» TASK BRIEF
Quote exactly and only this range of lines in the data below: the line that holds "over the origin." to the line that holds "Colour = tuple[float, float, float]", both included.

» SOURCE DATA
........

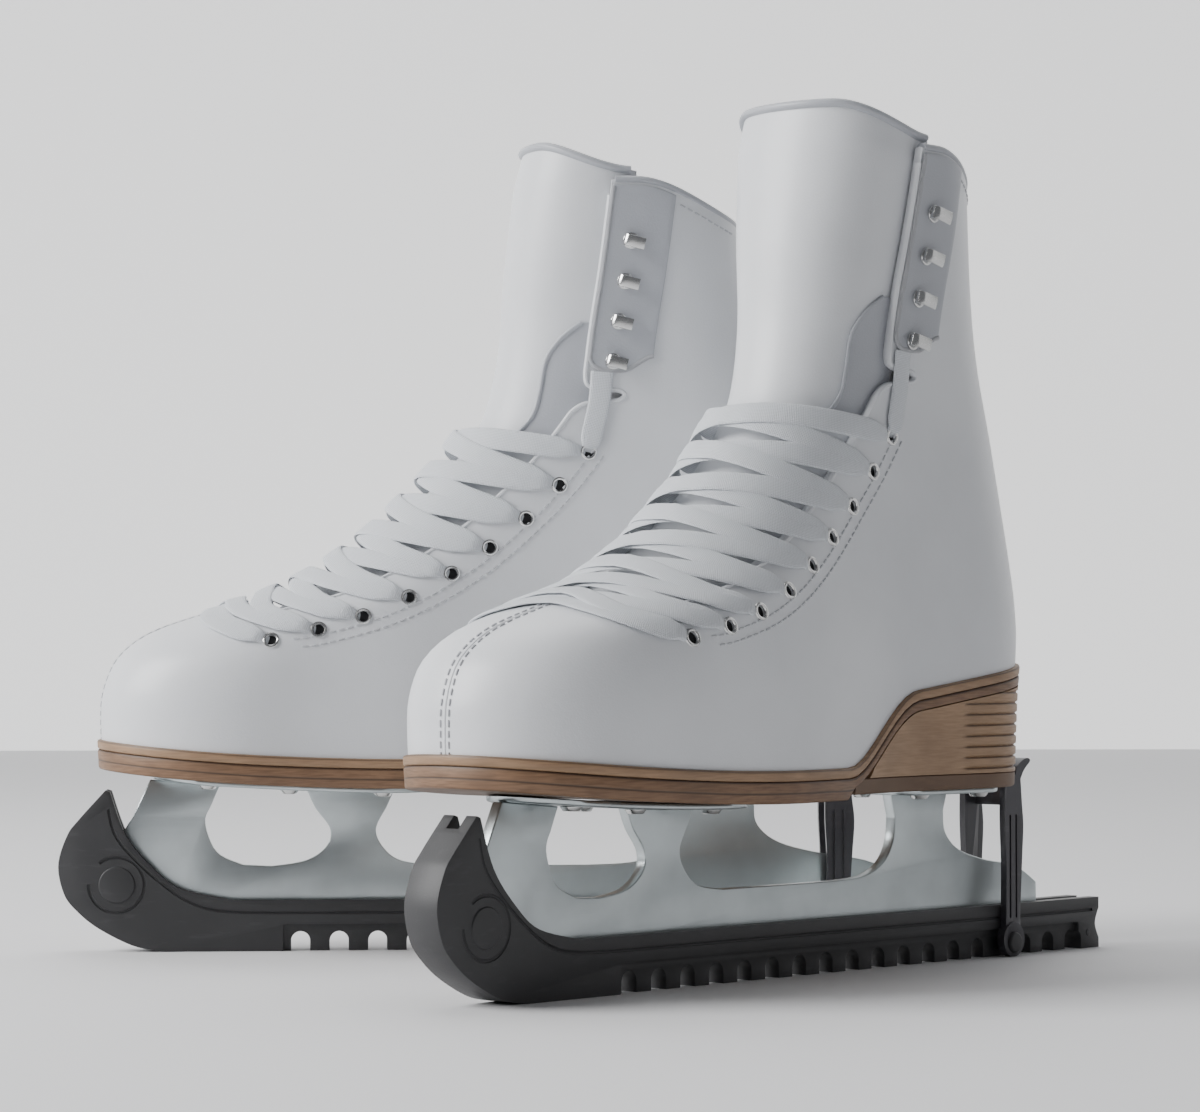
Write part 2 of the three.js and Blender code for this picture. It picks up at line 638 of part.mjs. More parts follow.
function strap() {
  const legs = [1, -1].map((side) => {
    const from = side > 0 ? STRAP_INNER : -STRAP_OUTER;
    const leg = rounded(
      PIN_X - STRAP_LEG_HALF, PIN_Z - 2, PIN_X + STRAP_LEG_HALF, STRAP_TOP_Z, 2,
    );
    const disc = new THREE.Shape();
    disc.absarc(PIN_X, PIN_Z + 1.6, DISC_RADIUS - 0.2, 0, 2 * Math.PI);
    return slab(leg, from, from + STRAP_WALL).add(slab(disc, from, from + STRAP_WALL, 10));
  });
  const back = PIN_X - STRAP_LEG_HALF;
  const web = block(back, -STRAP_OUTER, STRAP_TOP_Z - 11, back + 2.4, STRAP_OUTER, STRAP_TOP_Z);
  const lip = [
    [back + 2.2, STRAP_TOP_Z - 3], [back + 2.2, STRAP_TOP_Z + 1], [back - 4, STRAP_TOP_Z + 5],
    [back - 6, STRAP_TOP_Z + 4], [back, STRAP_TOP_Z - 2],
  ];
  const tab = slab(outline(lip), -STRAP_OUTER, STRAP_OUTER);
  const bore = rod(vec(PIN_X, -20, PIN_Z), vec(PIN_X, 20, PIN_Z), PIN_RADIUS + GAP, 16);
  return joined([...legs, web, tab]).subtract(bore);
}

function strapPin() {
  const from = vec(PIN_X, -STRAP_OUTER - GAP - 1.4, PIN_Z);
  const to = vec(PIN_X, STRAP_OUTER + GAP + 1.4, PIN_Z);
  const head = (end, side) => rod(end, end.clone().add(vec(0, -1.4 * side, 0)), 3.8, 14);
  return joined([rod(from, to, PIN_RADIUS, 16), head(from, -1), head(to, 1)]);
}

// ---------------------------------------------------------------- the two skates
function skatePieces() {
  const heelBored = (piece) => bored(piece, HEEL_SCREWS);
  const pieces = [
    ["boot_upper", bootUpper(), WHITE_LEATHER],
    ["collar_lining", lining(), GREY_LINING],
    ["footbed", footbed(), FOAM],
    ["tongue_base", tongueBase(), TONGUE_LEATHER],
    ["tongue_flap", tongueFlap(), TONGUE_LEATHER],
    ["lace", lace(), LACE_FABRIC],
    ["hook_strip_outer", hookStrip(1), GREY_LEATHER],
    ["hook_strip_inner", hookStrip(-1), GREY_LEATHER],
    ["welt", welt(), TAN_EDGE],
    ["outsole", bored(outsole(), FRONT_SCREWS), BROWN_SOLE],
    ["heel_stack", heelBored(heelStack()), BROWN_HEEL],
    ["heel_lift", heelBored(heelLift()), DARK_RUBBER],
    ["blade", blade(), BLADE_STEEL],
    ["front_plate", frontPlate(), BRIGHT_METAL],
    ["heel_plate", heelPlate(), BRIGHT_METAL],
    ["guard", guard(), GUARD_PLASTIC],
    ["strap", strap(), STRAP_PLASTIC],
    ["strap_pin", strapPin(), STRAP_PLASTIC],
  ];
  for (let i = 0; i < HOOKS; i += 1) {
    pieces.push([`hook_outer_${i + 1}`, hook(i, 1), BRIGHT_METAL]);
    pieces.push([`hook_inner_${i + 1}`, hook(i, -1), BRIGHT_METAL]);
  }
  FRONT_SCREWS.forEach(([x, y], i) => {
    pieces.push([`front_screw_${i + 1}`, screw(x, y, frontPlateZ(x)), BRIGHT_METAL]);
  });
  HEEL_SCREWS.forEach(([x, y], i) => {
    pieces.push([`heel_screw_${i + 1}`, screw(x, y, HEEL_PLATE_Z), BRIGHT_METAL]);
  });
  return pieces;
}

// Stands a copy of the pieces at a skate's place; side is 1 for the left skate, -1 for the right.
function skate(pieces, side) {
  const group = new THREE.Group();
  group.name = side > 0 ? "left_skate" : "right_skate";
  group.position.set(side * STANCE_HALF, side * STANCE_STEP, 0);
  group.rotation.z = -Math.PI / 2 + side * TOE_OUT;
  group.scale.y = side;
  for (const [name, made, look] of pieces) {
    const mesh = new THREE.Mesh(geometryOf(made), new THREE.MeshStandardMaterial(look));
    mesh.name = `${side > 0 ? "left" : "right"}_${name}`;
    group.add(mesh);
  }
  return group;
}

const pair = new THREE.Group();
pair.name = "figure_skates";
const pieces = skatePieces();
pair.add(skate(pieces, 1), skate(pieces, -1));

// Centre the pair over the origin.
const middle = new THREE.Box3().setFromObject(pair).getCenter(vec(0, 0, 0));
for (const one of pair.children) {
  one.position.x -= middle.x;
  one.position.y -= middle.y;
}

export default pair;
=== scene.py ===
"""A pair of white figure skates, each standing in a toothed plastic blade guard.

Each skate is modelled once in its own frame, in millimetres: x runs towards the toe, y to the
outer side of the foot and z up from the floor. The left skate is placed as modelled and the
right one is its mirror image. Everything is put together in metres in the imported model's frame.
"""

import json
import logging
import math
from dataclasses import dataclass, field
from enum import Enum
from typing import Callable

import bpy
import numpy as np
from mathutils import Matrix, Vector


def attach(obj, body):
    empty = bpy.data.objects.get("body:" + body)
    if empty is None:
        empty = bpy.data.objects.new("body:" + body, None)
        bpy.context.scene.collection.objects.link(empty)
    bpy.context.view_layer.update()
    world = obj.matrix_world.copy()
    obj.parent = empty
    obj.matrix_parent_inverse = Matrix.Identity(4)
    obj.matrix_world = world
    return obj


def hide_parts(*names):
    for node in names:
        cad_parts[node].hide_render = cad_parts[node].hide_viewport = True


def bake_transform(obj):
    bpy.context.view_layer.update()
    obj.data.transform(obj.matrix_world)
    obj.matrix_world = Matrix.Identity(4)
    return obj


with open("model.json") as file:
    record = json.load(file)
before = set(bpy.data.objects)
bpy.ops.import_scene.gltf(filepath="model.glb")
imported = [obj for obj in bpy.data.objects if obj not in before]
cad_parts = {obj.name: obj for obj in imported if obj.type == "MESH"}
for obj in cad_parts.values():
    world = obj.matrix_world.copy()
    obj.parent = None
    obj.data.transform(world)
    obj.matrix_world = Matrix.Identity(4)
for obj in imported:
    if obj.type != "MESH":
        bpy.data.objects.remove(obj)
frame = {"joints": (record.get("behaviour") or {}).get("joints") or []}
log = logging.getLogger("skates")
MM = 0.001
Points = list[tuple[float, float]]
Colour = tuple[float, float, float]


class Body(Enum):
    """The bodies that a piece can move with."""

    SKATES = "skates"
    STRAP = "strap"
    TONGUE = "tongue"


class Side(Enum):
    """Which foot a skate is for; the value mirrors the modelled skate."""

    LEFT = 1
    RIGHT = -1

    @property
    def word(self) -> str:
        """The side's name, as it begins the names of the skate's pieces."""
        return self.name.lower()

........

» ANSWER FOR THIS EXERCISE
// Centre the pair over the origin.
const middle = new THREE.Box3().setFromObject(pair).getCenter(vec(0, 0, 0));
for (const one of pair.children) {
  one.position.x -= middle.x;
  one.position.y -= middle.y;
}

export default pair;
=== scene.py ===
"""A pair of white figure skates, each standing in a toothed plastic blade guard.

Each skate is modelled once in its own frame, in millimetres: x runs towards the toe, y to the
outer side of the foot and z up from the floor. The left skate is placed as modelled and the
right one is its mirror image. Everything is put together in metres in the imported model's frame.
"""

import json
import logging
import math
from dataclasses import dataclass, field
from enum import Enum
from typing import Callable

import bpy
import numpy as np
from mathutils import Matrix, Vector


def attach(obj, body):
    empty = bpy.data.objects.get("body:" + body)
    if empty is None:
        empty = bpy.data.objects.new("body:" + body, None)
        bpy.context.scene.collection.objects.link(empty)
    bpy.context.view_layer.update()
    world = obj.matrix_world.copy()
    obj.parent = empty
    obj.matrix_parent_inverse = Matrix.Identity(4)
    obj.matrix_world = world
    return obj


def hide_parts(*names):
    for node in names:
        cad_parts[node].hide_render = cad_parts[node].hide_viewport = True


def bake_transform(obj):
    bpy.context.view_layer.update()
    obj.data.transform(obj.matrix_world)
    obj.matrix_world = Matrix.Identity(4)
    return obj


with open("model.json") as file:
    record = json.load(file)
before = set(bpy.data.objects)
bpy.ops.import_scene.gltf(filepath="model.glb")
imported = [obj for obj in bpy.data.objects if obj not in before]
cad_parts = {obj.name: obj for obj in imported if obj.type == "MESH"}
for obj in cad_parts.values():
    world = obj.matrix_world.copy()
    obj.parent = None
    obj.data.transform(world)
    obj.matrix_world = Matrix.Identity(4)
for obj in imported:
    if obj.type != "MESH":
        bpy.data.objects.remove(obj)
frame = {"joints": (record.get("behaviour") or {}).get("joints") or []}
log = logging.getLogger("skates")
MM = 0.001
Points = list[tuple[float, float]]
Colour = tuple[float, float, float]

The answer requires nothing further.